Question

Given that `[Ba(OH)_2]=0.163*mol*L^-1`, what volume of this solution is required to neutralize a `13.8*mL` volume of `HCl` whose concentration is `0.170*mol*L^-1`?

Answer 1

We use the relationship....`"Concentration"="Moles of solute"/"Volume of solution"`

Explanation:

And of course we need a stoichiometrically balanced equation....

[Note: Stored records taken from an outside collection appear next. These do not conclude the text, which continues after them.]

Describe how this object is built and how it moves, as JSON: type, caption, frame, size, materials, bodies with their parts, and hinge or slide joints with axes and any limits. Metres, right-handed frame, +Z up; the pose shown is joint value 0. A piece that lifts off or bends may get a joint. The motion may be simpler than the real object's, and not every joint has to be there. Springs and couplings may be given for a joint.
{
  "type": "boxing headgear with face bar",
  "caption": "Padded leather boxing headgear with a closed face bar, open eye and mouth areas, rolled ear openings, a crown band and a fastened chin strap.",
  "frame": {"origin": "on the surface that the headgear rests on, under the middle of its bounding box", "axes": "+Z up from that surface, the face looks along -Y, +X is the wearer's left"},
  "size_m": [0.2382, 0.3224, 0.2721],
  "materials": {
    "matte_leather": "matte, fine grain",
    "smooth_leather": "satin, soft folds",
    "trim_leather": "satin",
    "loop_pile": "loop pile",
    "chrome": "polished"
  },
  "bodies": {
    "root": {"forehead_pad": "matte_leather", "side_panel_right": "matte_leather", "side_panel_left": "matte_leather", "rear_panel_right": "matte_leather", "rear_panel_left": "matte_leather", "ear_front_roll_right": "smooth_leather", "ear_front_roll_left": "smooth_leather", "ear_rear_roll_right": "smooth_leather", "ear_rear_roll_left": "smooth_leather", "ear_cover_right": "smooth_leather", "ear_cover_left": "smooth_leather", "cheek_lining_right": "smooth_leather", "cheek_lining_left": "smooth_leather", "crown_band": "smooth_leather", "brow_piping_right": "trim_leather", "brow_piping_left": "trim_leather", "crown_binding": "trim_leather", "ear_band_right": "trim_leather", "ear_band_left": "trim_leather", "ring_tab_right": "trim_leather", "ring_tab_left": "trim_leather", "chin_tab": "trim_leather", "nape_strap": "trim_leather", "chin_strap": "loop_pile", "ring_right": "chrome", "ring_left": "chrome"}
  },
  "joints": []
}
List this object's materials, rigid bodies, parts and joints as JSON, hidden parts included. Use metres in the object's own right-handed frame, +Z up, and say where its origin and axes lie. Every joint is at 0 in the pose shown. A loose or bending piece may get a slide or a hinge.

`Ba(OH)_2(s) + 2HCl(aq) rarr BaCl_2(aq) + 2H_2O(l)`

Now barium hydroxide HAS limited solubility in water, certainly not to the extent of `0.163*mol*L^-1`; we will work out the MASS of barium hydroxide required for neutralization of the acid....

`"Moles of HCl"=13.8*mLxx10^-3*L*mL^-1xx0.170*mol*L^-1=2.35xx10^-3*mol`.

And this will neutralize HALF an equiv of `Ba(OH)_2(s)`....

i.e. `2.35xx10^-3*molxx1/2xx171.34*g*mol^-1=0.200*g`....

Please draw to your teachers attention, the impossibility of the reaction as written. Equations follow chemical reactions; chemical reactions do not follow equations.